The 3D massage part of it is really nice. My favorite is the Zero G function. My girlfriend snores too— [laughs] she gave me the okay to say that! She has a broken nose from skating a decade ago and the bed’s anti-snore function really helps with her.
I remember when I first went into Reverie to try the Zero G function I almost fell asleep immediately. I don’t know if this is true, but I always pitch to my friends that it mimics being a baby in your mother’s womb, it’s supposed to cradle you.
L: You have a lot of things going on right now—you have an upcoming tour, and you’re studying to get your real estate license. I read that you’re also working on creating a new skating center in Vancouver. You’re at this transition point where you’re still managing recovery when it comes to professional skating and physical training, and now you’re probably working on recovery from mental and emotional work as well. With so much going on in your life, and with so much experience, what’s the one thing you’d recommend for people reading or listening to think about when it comes to their recovery?

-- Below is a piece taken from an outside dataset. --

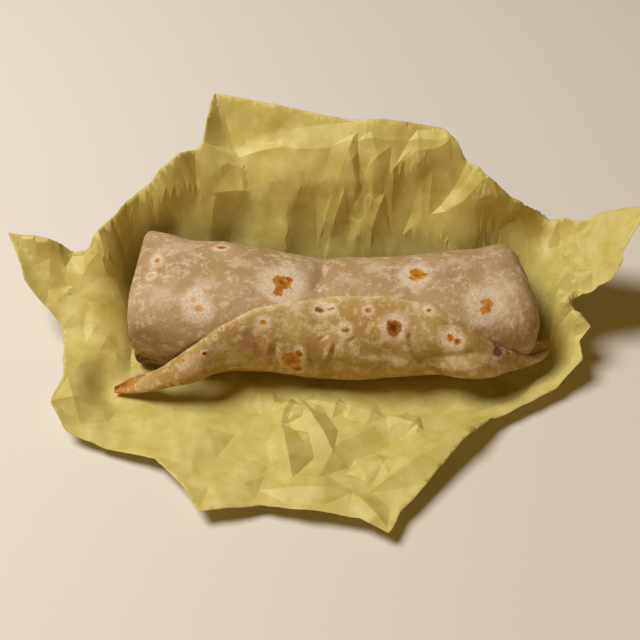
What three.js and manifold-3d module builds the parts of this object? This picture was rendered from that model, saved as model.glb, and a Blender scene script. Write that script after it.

P: I always say: start with the head, with your mind. My girlfriend’s father always says “Don't go to bed angry” and I think it’s a good point which can of course be broadened. Whatever happens in your day, whatever good things or bad things happen, it's important to come home and start winding down. That's when you should be putting everything that happened that day away, filing it away, closing that chapter, and heading to bed.
Nowadays it’s really hard to shut off — we are extremely connected. That can be a good thing, but it also makes things challenging because it makes getting to sleep that much harder. We think we can lay down, flip a switch, and go to sleep, but that's not how it works. Like anything that’s good, sleep has to be nurtured and given attention.
I think number one: it’s important to decompress mentally. Go through a routine — read a book, do some meditation, put some candles or incense on around the room, use a noise machine. There’s so many things you can do to decompress you mind and body. I think doing those things is a great first step.